Perhaps there are other factors at work. Perhaps the choice of coach has something to do with it. The pressures of captaincy too, which Graeme Smith has wisely asked him to eschew.

However, it cannot be doubted that de Villiers was not enjoying Test cricket. Perhaps he is not doing so even now.

Of course, we can be judgemental and berate de Villiers for opting for the shorter formats at the expense of the purest form of the game. Of course, we can clap our hands to our shocked mouths at the very hint of preference for IPL and other mercenary leagues over representing one’s country in Test cricket.

However, de Villiers has played 106 Tests for his country. Along with 298 games in the two shorter formats combined. Honestly, we are not really in a position to judge him.

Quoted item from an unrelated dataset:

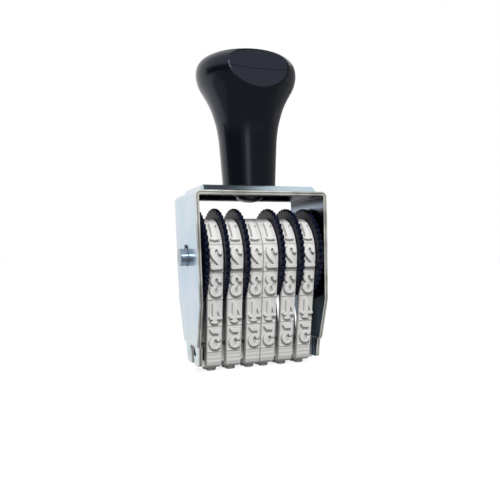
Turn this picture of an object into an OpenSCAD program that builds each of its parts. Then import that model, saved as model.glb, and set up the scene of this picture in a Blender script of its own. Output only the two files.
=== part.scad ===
// Hand numbering machine with six setting wheels and six endless number bands.
// Millimetres. Z = 0 is the printing face, X runs along the axle, the front is -Y.

/* [Frame] */
// Outside width over the two legs
frame_w = 27.5; // [27.2:0.1:29]
// How far the frame reaches past the digits on the wheels, front and back
frame_over = 0.2; // [0:0.05:1]
// Height of the flat rim of the top above the printing face
frame_h = 36.0; // [35.8:0.1:40]
// Thickness of the steel sheet
sheet_t = 0.8; // [0.6:0.1:1]
// Inside radius of the two top bends
bend_r = 0.3; // [0.2:0.05:0.35]
// Height at which the legs start to narrow
taper_z = 14.2; // [12:0.1:16]
// Height of the joggle that sets the leg ends inwards
joggle_z = 5.5; // [5.2:0.1:6.5]
// How far the leg ends are set inwards
joggle_in = 0.4; // [0.2:0.05:0.6]
// Depth of a leg at its joggle
joggle_d = 10.9; // [10:0.1:12]
// Depth of a leg at its end
leg_end_d = 9.2; // [8:0.1:10]
// Gap between the leg ends and the paper
leg_end_z = 1.4; // [1:0.1:1.8]
// Radius of the corners of the leg ends
leg_corner_r = 0.8; // [0.4:0.1:1.2]

/* [Raised panel] */
// Height of the raised panel above the rim
panel_rise = 1.2; // [0.8:0.1:1.6]
// Width of the flat rim in front of and behind the panel
rim_d = 1.65; // [1.2:0.05:2.2]
// Width of the flat rim beside the panel
rim_w = 1.2; // [1.2:0.05:2]
// Run of the panel's sloping walls in front and behind
panel_slope = 0.9; // [0.5:0.1:1.2]
// Run of the panel's longer slopes at its two ends
end_slope = 1.1; // [0.9:0.1:2.5]

/* [Axle] */
// Diameter of the axle
axle_d = 3.5; // [3:0.1:4]
// Height of the axle above the printing face
axle_z = 23.3; // [23:0.1:24]
// Length of axle that stands out of each leg
axle_out = 1.55; // [1.3:0.05:2.5]
// Diameter at the bottom of a clip groove
groove_d = 2.7; // [2.4:0.1:2.8]
// Outside diameter of a retaining clip
clip_d = 3.8; // [3.7:0.1:4.4]
// Height of the pointed tip on top of a retaining clip
clip_tip = 0.65; // [0.4:0.05:0.9]
// Thickness of a retaining clip
clip_t = 0.3; // [0.2:0.05:0.5]
// Width of the mouth of a retaining clip
clip_mouth = 2.2; // [1.8:0.1:2.4]
// Outside diameter of a spacer washer
spacer_d = 7; // [6:0.5:10]

/* [Setting wheels] */
// Diameter over the knurled rim
rim_dia = 19.5; // [18.8:0.1:20]
// Thickness of the knurled disc
disc_t = 0.8; // [0.6:0.05:0.85]
// Number of grooves in the rim
rim_teeth = 45; // [36:1:54]
// Depth of a groove in the rim
tooth_depth = 0.6; // [0.3:0.05:0.7]
// Radius of a groove in the rim
tooth_r = 0.4; // [0.3:0.02:0.44]
// Diameter of the drum that drives the band
drum_d = 12.9; // [12.4:0.1:13.2]

/* [Number bands] */
// Width of a band
band_w = 3.2; // [3:0.05:3.25]
// Thickness of the plain band
band_t = 1.1; // [0.9:0.05:1.3]
// Height of the digits above the plain band
relief = 0.75; // [0.5:0.05:0.8]
// Distance from one digit to the next
digit_pitch = 5.45; // [5.3:0.05:5.6]
// Distance from the printing digit to its two neighbours
bottom_pitch = 9.5; // [9.3:0.05:9.8]
// Height of a digit
digit_h = 4.2; // [4:0.1:4.8]
// Width of a digit
digit_w = 2.4; // [2.3:0.1:2.6]
// Width of a digit's strokes
stroke_w = 0.8; // [0.6:0.05:0.85]

/* [Lower bridge] */
// Depth of the bridge under the bands
bridge_d = 5.5; // [5.3:0.1:6]
// Height of the bridge's top edge above the printing face
bridge_top = 5.3; // [5.1:0.1:5.6]
// Height of the lower edge of the cheeks beside the outer bands
cheek_z = 1.1; // [0.9:0.1:1.6]
// Outside radius of the bridge's two lower edges
bridge_r = 0.5; // [0.3:0.05:0.7]
// Thickness of the bridge's sheet
bridge_t = 0.8; // [0.6:0.1:1]
// Width of the tab at each end of the bridge
tab_w = 2.3; // [2:0.1:3.4]
// Height of the slot in each leg above the leg's end
slot_h = 3.7; // [3.2:0.1:4]

/* [Handle] */
// Height over all
total_h = 63.5; // [62:0.1:68]
// Height of the cap above its seam with the knob
cap_h = 4.2; // [3.6:0.1:5]
// Largest diameter of the handle
knob_d = 20.2; // [18:0.1:22]
// Distance of the knob's flat front from the axis, at the seam
facet_y = 8.05; // [7:0.05:8.5]
// Lean of the flat front from the vertical
facet_lean = 8; // [0:0.5:15]
// Diameter of the handle where it meets the frame
stem_d = 10.9; // [10:0.1:11.5]
// Diameter of the stem where the knob starts to flare
waist_d = 11.8; // [11:0.1:12.6]
// Height above the frame at which the knob starts to flare
waist_h = 8; // [6:0.5:10]
// Wall of the hollow knob and its cap
shell_t = 1.6; // [1.2:0.1:2]
// Depth of the cap's spigot inside the knob
spigot_h = 1.6; // [1:0.1:2.5]

/* [Handle screw] */
// Diameter of the screw's shank
screw_d = 3; // [2.5:0.1:3.5]
// Diameter of the screw's head
head_d = 5.6; // [5:0.1:6.4]
// Height of the screw's head
head_h = 1.6; // [1.3:0.1:1.7]
// Length of the shank under the head
screw_len = 12; // [10:0.5:16]
// Outside diameter of the washer under the head
washer_d = 7; // [6.5:0.1:8]
// Thickness of the washer under the head
washer_t = 0.5; // [0.4:0.1:0.6]

/* [Clearances] */
// Gap beside a band and beside a wheel
side_gap = 0.06; // [0.04:0.01:0.07]
// Gap between a drum and its band
drum_gap = 0.15; // [0.1:0.01:0.3]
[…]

As a professional sportsman, de Villiers has the full right to find a way to extend his career to the fullest and maximise his earnings while he is at his peak. At 33, he is not getting any younger.

And if that optimisation plan for longevity and financial benefits does not seem to tally with Test cricket, we will have to swallow the bitter pill and let him get on with it.

But, if he does take such a decision, it will be a supreme loss to cricket. One of the most modern greats, one of the most glittering jewels in cricket’s current treasury, will be seen no longer in the longest format.


And once there is definite clarity about the underlying reasons, there will be several points for the administrators of the game to ponder.